宮崎潤二さんの作品「船屋組立て:神戸川崎造船所」





          部落解放論の基調を問う(下)


         全国水平社「創立宣言」の批判的検討


          1978年10月「九州大学新聞」


     (前回の続き)


           三 万人共通の絶対の祝福


 つぎに、「……呪われた夜の悪夢のうちにも、なほ誇り得る人間の血は、涸れずにあった。そうだ、そして吾々は、この血を享けて人間が神にかわろうとする時代にあうたのだ。犠牲者がその熔印を投げ返す時が来たのだ。殉教者が、その荊冠を祝福される時が来たのだ。」と語られている点について検討を加えておかねばならない。


 まず「なお誇り得る人間の血」についてである。このことばは、もちろんたんなる「吾々の祖先」を誇るのでも自らの血を誇るのでもなく、ただ、人間存在の根源的基盤が固く存在していることへの覚醒でなければならない。


 人間の恣意や境遇によっては微動だにしない固い基盤=絶対の尊厳性=に撞着した感動と賛美のことばとして発語されている、とみなければならない。


 もしも、この「人間の誇り」の成立してくる消息がみられずに、血が誇られるとすれば、文字どおりそれは的のはずれた高慢を結果するばかりであろう。


 では、つぎの「そうだ、そして吾々は、この血を享けて人間が神にかわらうとする時代にあうたのだ」という理解はどうであろうか。


 ここでの「神」は、いわば「抑圧的差別社会」の総称の意でもあろうけれども、「人間」といい「神」といい、深く厳密に考えぬかれた上での表現であるとはおもえない。むしろ、ここではたんなる人間の「血」が讃美され、「被差別部落民」としてこの「人間」が不当に高調されているのではなかろうか。


 さらにつづけて、「犠牲者がその熔印を投げ返す時が来たのだ」といわれる。かつて、「熔印」ということばはよく用いられたが、これは永久的に消しがたい事態をさすことばであるだけに、けっして適切な用語とは言えない。


 支配者の悪知恵からつくられた不当な差別を、あたかも運命的な熔印のように思いこませる落し穴に、まざまざとこちらからおちこむことがあってはならない。
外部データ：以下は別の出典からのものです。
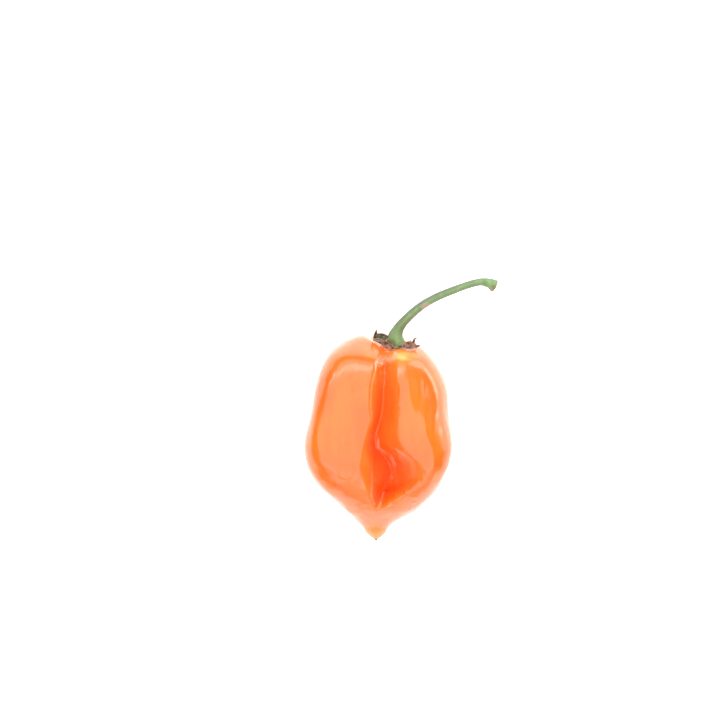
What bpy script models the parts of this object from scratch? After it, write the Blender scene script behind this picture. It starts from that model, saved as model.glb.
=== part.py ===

もともとそれは、勝手なレッテルはりにすぎないものであるからである。


 また、「投げ返す」ということばも、たんに犠牲者が迫害者に、被害者が加害者に、「熔印」を報復的に投げ返すというにすぎないのであれば、とくに注目に値しないであろう。


 しかし、ここでの「投げ返す」の意味は、たんなる対人的な関係での報復的なことではなく、人間を冒涜することによってかろうじて維持されるかのように考え違いをしている「支配者」にたいして「投げ返す」ことでなければならない。「熔印」もそのようにして「投げ返す」ことのできる「熔印」にすぎない、と言うべきであろう。


 さらに、「殉教者が、その荊冠を祝福される時が来たのだ」として、先の「人間が神にかわらうとする時代にあうた」のとは、少しくちぐはぐではあるが、その苦難の生涯の意味を、「荊冠」にみられる「ナザレのイエス」のイメージとだぶらせてとらえなおしている。


 イエスは、殉教者とか犠牲者とかとして自らをみたてるようなことはなかったのであるが、苦難を背負って生きる者の最も近しい友だちであったことはたしかである。


 ここでも、自らを「殉教者」とみたり、のちに「選民」視する傾向も生れるのであるが、万人共通の絶対の祝福の基盤が見失われるとき、知らずしらずのうちに独善的な英雄主義におちこむのである。


 「吾々がエタである事を誇り得る時が来たのだ」といわれる場合も、かならずそこには、卑屈になることも高慢になる必要もまったくない、万人共通の絶対平等の基盤におかれていることの了解と、差別支配にたいする根本的な否定がみられているのでなければならない。



              四 湧出する誓願


 「人の世の冷たさが、どんなに冷たいかい人間を勤る事が何んであるかをよく知ってゐる吾々は、心から人生の熱と光を願求礼賛するものである」


 人間としての基本的権利の侵害が多ければ多いほど、その権利回復への要求もそれだけ大きいのである。同時にまた、人生の苦労をふかく経験したものほどゆたかな人間性をもつということもたしかな事実である。


 しかし、もちろんすべての場合がそうなるわけではない。人間としての権利回復への要求も、ゆたかな人間性も、人間存在の根源的基点そのものに裏打ちされてはじめて成立してくるものである。


 我々が「心から人生の熱と光を願求礼賛する」というときも、さいわいにもすでにはじめから、我々の人生に熱と光をもたらす基盤が確固としておかれていることが見られているのでなければならない。もしそうでなければ、それはたんなる自己願求、自己礼賛におわることとならざるをえない。


 「水平社は、かくして生れた。
 人の世に熱あれ、人間に光あれ。」


 あまりにも有名なこの美しいことばは、人の世を人の世たらしめ、人間を人間たらしめる根源的基点から湧出する、いねば誓願である。だからこそ、このように人間のことばとして発語されてくることができるのだ、というべきである。


 部落解放論の基調は、何よりもまず人間存在の根源的基点に固く裏打ちされ、そのダイナミズムに即応するものでなければならない。その意味でも、全国水平社「創立宣言」は、こんにちもなお多くの清算すべき課題をのこしているといわねばならない。


 こんご、さらに批判的な検討が加えられて、部落解放論の積極的な視点の回復のために、人びとの注目をあつめつづけるであろう。